Otherwise, you’ll put yourself into troubles if you take an excessive loan.
2. Live Within Your Means
You’ll stop being a debtor the moment you stop the habit of spending the money you don’t have.
If you’re hungry, don’t buy in credit because you want to eat what your friends eat. Instead, find a nearby restaurant and enjoy your $2 if that’s all you have to get a bowl of rice.
That’s, if you want to buy something and you don’t have the means, look for what you can afford or wait until you can afford it.
Don’t spend $5 when you have $2 because your friend says he’ll lend you some money to buy whatever you want and enjoy yourself.
Although some loans may be necessary if they attract no or little interest, or you have a regular income and enough savings worth 50% of the value of the project you want pursue so that you won’t totally depend on them.
Student loan, car loan, or mortgage fall in this category. And because they’re usually long term loans, to pay them off may not be challenging.

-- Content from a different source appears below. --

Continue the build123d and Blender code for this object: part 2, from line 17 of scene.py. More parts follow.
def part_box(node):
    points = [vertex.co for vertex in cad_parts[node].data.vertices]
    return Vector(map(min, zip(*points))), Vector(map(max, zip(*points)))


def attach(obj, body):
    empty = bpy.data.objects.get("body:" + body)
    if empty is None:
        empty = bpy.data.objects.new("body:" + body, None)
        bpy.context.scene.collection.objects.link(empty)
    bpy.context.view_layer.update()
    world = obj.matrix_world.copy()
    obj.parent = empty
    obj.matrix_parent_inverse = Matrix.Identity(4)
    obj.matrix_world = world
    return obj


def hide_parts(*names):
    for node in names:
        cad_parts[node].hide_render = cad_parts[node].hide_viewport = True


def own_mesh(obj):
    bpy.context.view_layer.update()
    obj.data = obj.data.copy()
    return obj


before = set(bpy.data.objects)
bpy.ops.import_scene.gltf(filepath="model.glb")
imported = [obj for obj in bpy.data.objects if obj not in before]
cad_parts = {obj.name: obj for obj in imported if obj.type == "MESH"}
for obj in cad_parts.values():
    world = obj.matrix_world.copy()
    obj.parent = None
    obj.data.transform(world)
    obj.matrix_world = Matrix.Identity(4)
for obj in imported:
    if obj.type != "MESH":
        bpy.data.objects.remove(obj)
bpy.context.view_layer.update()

If you’re very certain of paying more towards the principal balance rather than the interest, you’ll benefit from the loan.
3. Reduce Your Expenses
Taking a loan sometime is not the problem but failure to pay as appropriate, which can lead to accumulated interest. And if care isn’t taken, the interest can be more than times two of the principal balance if you default.
Try as much as possible to reduce your expenses while you’re paying back a loan.
4. Eliminate Debt
Once you can stop getting more loans, it won’t be difficult to eliminate your debts.
Paying back as pledged will also help you reduce your debt.
If you’re to pay back at the month end, make sure you pay the money before the due date to avoid paying extra charges. You may need to pay extra on your interest if you miss a payment. And the more this happens, the more difficult it becomes to manage your debt.
You can equally invest the little fund you have in a business and use the profit to offset your debt. When you have different sources of income, to manage your debt won’t be stressful.
If you don’t manage your debt appropriately, a loan can wreck you as much as it can relieve you. If you’re on a loan, don’t feel too relax until you pay off the loan. Make sure you have a monthly budget for your expenses and ensure your loan payment is at the top of your list.